Критика

Путь моралиста

Новый роман Владимира Сорокина «Путь Бро» — скучный, затянутый, читать его в общем муторно и как-то странно. Витающий в воздухе вопрос: это что, по приколу или всерьез? Заявленная во «Льде» история 23000 Братьев Света, бывших прежде несотворенными световыми лучами, пробужденных падением Тунгусского метеорита и теперь ищущих воссоединения на погибель нашей планете и населяющим ее «мясным машинам», теперь приобрела генезис и личностную предысторию. Роман построен упрощенно-линейно и с явно выраженной ориентацией на «классическую» повествовательную модель. Авторская позиция тоже утратила присущую «Льду» многомерность. Похоже, играть в плюрализм, релятивизм и «постмодернистскую чувствительность» уже неактуально.

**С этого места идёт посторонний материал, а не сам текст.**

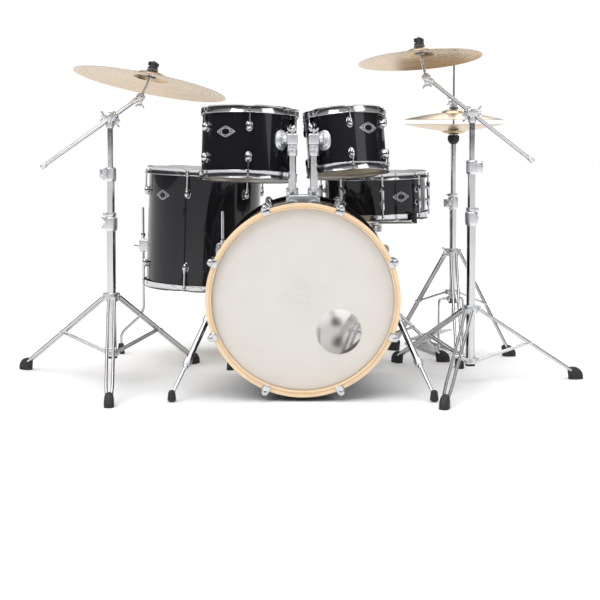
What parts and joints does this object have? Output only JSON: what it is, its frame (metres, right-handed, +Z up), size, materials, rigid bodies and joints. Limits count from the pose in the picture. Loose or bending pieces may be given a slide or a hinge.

По поводу «Пути Бро» уже было высказано несколько соображений разной степени содержательности, но доминирующая интонация: «Новый Сорокин явился!». Новый — значит, с одной стороны, не шокирующий закомплексованного читателя обилием мата, фекально-генитальных и некрофильских наворотов, а с другой, не радующий читателя «продвинутого» тем же набором.

Это правда. Однако, в отличие от, скажем, Дмитрия Бавильского, я в упор не вижу в «Пути Бро» желания согреть читателя, покачать его на волнах сюжетности. Сорокин хочет быть по-прежнему жестким и на среднего читателя ему наплевать ничуть не меньше, чем ранее.

Задачу и оправдание нового, явно неудачного, романа я вижу только в одном: окончательно прояснить, что же имелось в виду всем предыдущим сорокинским творчеством, разом отсечь всю массу легковесных интерпретаций. Или, используя авторскую метафору, наконец-то достучаться ледяным молотом до читательских сердец. Получается плохо и не сразу.

Прежде всего, писательская манера Сорокина не так уж изменилась. Ходульно стилизованное биографическое начало «Пути Бро» совершенно не создает эффекта сопричастности юному герою — Александру Снегиреву. «Живой жизни» ничуть не прибавилось, а «литературной» пыли — не убавилось. Пространство словесного описания ставится под вопрос точно так же, как в рассказах из «Первого субботника» или в «Норме». (Здесь мне совершенно не хочется рассуждать, «умеет» ли в принципе Сорокин создавать реалистическую иллюзию соприсутствия и сопереживания. Если не умеет, значит, оно ему и не нужно.)

Далее выхолощенная стилизация перерастает в глобальное а-ля-толстовское «остранненное» описание в духе «Мясные машины страны Порядка, сев в свои железные машины и вооружившись мощными трубами, плюющимися горячим металлом, быстро продвигались на восток по стране Льда, уничтожая мясных машин и железных» (так в «Пути Бро» представлено вторжение немецких войск в СССР). Но тот же структурный принцип лежит в основе практически всех прежних сорокинских вещей: возьмем, к примеру, финальное растворение членораздельного высказывания в массированном наплыве газетного официоза («Тридцатая любовь Марины») или постепенный прорыв истерично-параноидального бреда в письмах Мартину Алексеевичу («Норма»).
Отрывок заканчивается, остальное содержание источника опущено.